Connaissant la rigidité de la position de chacun des deux camps par rapport à la révision du calendrier électoral et l’immuable bras de fer auquel pouvoir et opposition se livrent généralement à propos de toutes les questions politiques, l’on peut affirmer sans risque de se tromper que Mohamed Ibn Chambas aura du pain sur la planche.

Déjà, en réagissant à la suggestion faite à l’opposition invitant la communauté internationale à proposer des solutions concrètes sur un calendrier consensuel, le porte-parole du gouvernement, Albert Damantang Camara, a laissé entendre ceci : « Nous sommes ouverts à toutes les suggestions, mais nous souhaitons que cela se fasse dans le strict respect de notre indépendance ».

 

La mise en place des institutions semble le cadet des soucis du président guinéen

Les propos du pouvoir ne laissent rien préjuger de bon pour la Guinée. En effet, ils laissent entrevoir la possibilité pour le gouvernement de se retrancher derrière l’argument facile de la souveraineté nationale, pour ne pas varier d’un iota sa position sur le calendrier électoral tel que le veut Alpha Condé. Ce dernier le fera d’autant plus allègrement qu’il n’est pas un homme habitué à faire des compromis, depuis qu’il a accédé à la magistrature suprême de la Guinée. Et il l’a démontré à plusieurs reprises. De ce point de vue, l’on peut craindre dans le futur, le pire pour la Guinée. Cela dit, l’obstination

maladive d’Alpha Condé à tenir à son calendrier  électoral, quitte à plonger son pays dans les profondeurs de l’abîme, pousse à se poser la question suivante : de quoi a-t-il peur ? A cette question, l’on peut être tenté de répondre par ceci : il a peur du verdict des Guinéens.
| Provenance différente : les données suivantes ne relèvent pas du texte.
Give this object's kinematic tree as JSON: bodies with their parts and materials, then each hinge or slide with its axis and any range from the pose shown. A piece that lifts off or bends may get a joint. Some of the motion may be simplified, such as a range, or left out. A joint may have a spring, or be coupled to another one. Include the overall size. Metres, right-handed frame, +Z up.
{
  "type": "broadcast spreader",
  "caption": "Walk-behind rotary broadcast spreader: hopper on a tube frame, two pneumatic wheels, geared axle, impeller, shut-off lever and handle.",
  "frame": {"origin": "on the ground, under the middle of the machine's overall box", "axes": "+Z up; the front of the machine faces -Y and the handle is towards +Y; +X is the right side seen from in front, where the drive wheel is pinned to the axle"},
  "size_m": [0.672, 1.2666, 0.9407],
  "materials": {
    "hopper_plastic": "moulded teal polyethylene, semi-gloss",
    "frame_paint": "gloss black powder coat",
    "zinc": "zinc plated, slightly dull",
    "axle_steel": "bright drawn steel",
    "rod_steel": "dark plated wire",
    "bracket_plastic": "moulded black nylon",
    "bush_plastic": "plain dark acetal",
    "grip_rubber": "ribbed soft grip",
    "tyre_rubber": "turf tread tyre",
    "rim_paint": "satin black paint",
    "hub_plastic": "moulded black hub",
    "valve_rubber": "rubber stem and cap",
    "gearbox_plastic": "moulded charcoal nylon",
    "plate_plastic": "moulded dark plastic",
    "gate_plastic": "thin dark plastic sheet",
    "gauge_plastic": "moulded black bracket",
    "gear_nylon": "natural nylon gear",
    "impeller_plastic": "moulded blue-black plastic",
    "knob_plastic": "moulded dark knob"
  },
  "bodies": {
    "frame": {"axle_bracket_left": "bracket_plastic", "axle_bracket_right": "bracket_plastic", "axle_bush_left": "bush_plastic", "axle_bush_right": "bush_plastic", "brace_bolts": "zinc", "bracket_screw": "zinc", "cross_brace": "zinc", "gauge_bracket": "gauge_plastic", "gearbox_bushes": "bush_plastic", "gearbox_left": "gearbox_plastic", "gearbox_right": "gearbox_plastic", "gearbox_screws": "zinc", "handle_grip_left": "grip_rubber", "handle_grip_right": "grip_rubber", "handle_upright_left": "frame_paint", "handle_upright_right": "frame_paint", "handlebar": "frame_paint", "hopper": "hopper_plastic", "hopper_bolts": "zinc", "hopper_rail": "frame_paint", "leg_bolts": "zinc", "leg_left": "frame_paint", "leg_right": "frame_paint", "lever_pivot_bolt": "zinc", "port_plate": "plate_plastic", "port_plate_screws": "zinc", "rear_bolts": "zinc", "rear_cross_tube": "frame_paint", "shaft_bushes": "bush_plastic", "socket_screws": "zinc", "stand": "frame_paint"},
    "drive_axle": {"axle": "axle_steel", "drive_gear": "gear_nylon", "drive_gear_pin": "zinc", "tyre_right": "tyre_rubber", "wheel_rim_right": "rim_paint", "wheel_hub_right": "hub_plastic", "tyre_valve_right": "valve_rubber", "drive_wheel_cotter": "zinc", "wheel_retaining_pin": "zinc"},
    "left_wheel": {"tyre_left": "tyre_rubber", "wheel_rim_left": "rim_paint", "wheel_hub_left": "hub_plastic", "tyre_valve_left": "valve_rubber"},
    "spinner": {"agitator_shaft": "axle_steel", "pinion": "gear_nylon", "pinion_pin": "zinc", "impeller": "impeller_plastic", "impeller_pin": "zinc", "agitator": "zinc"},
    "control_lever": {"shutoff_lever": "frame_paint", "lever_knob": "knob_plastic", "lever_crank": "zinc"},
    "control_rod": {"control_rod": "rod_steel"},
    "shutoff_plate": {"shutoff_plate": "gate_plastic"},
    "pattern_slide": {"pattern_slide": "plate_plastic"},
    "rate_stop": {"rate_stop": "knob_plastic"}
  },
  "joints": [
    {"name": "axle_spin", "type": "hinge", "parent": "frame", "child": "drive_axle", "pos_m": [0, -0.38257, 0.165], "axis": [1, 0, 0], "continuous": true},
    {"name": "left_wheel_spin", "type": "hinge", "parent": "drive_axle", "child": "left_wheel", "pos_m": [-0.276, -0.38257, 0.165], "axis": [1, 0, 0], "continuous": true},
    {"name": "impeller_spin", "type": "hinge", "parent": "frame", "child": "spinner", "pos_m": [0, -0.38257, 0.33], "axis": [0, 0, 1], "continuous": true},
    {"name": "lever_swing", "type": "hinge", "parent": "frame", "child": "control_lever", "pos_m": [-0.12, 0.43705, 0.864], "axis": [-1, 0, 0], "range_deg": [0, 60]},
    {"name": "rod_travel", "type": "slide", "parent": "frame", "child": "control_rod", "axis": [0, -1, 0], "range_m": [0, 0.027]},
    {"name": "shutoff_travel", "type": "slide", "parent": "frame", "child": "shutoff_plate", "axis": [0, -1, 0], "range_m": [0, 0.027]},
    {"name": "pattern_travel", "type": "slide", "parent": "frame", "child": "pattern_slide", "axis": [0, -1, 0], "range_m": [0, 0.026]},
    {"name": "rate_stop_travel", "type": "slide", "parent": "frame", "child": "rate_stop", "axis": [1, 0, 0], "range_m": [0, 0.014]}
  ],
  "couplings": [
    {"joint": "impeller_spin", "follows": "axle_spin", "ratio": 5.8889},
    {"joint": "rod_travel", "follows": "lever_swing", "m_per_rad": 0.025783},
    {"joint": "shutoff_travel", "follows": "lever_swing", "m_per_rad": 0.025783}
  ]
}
Ces derniers, en effet, ont aujourd’hui bien des raisons, au cas où les communales se tiendraient avant la présidentielle, de sanctionner sévèrement le parti d’Alpha Condé, le Rassemblement du peuple de Guinée (RPG), pour n’avoir rien fait pour les tirer de la misère.

Et Alpha Condé le sait. Un tel scénario menacerait sérieusement son fauteuil. C’est pourquoi il veut inverser unilatéralement les choses pour faire passer d’abord la présidentielle. Ce faisant, il aura ensuite le temps de renvoyer aux calendes guinéennes la tenue des communales. D’ailleurs, l’on peut avoir le sentiment que la mise en place des institutions est le cadet des soucis du président guinéen. Et quand il est contraint de le faire, comme c’est le cas aujourd’hui, il y met toute sa mauvaise volonté pour faire de la diversion et gagner du temps. Ce comportement antidémocratique d’Alpha Condé vient apporter de l’eau au moulin de tous ceux qui sont convaincus qu’il n’avait pas véritablement gagné la présidentielle précédente.

Toutes ces considérations font dire qu’Alpha Condé n’est pas un démocrate. Et comme il a face à lui une opposition qui affiche sa détermination à lui barrer la route en recourant à la rue, l’on peut en déduire que la paix en Guinée risque d’être introuvable.